Il problema non è che noi non possiamo indebitarci (e fare spesa in deficit) perché ce lo impone l’Europa e perché c’è qualcuno cattivo a Bruxelles che non ce lo fa fare. No, noi non possiamo perché questi soldi in più che vorremmo spendere dovremmo andare a chiederli in prestito sui mercati, come facciamo già ogni mese. Ecco, il nostro problema è convincere chi ci dà i soldi a darcene altri, presentandoci come un investimento sicuro.
Questa sera (ieri, ndr) Renzi cenerà con Kerry. Come legge questo incontro nel quadro di quello scenario che vedrebbe anche la mano degli States dietro l’ascesa di Renzi a palazzi Chigi?
Mi sembra del tutto normale che il nuovo primo ministro – essendo oltretutto un oggetto sconosciuto, come dicevo – si presenti alla comunità internazionale e incontri dunque i vari ministri degli Esteri. È un attività del tutto normale. Io non so se gli americani sono dietro alla manovra politica con la quale Renzi ha preso in mano il governo. Francamente non lo credo e non mi piacciono queste dietrologie. Certamente, gli Stati Uniti vorranno sapere chi è e cosa ha in mente di fare.

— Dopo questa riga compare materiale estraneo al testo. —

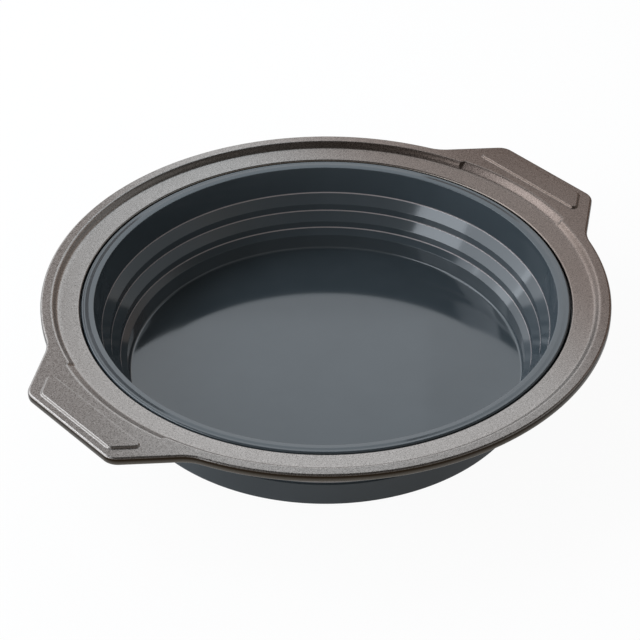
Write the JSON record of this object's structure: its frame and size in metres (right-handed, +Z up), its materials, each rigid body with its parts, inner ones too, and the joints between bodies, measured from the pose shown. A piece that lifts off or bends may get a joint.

Passando invece all’Italicum, oggi c’è stato un piccolo stop dettato dal fronte femminile e bipartisan sulla “quote rosa”: il patto Renzi-Berlusconi sta reggendo bene?
È un patto che, di fatto, si è dimezzato con il dimezzamento dell’Italicum stesso, visto che varrebbe solo per la Camera: non erano questi gli accordi originari. Diciamo che questo asse si sta modellando alle condizioni esterne che, forse un po’ ingenuamente e superficialmente, si era pensato di ignorare.
A cosa si riferisce?
Beh, al Parlamento, a una maggioranza che non è d’accordo su tutto il progetto di riforma e a un partito di maggioranza relativa, come il Pd, che non è del tutto schierato con Renzi su questo tema. Insomma, l’alleanza regge perché, al momento, Berlusconi non si è ritirato da quest’operazione, ma si cammina su un filo sempre più sottile che si può spezzare, soprattutto al Senato (e non sulle quote rosa).
È comunque una legge che mira a far fuori i piccoli partiti e schiacciare la rappresentanza…
La legge su cui si sta discutendo non la conosciamo ancora nel dettaglio e in questo caso i dettagli sono importanti: se si fissa la soglia per il premio al 40% è un conto, se è al 37% è un altro. Se la soglia per entrare in Parlamento, in coalizione, è al 4 o al 5 cambia. Ecco, certamente è un’idea di legge elettorale che si discosta molto dalla rappresentatività proporzionale; punta più a garantire la maggioranza che la rappresentanza. Inevitabilmente questo modello colpisce le forze più piccole, premiando – anche in maniera esorbitante – quelle più grandi. Attenzione che non superi i limiti di costituzionalità, perché si rischia di deformare troppo il voto popolare. Il Porcellum è già stato bocciato, motivo per il quale chi scriverà la nuova legge ha tutti gli interessi ad attenersi alle indicazioni date dalla Consulta.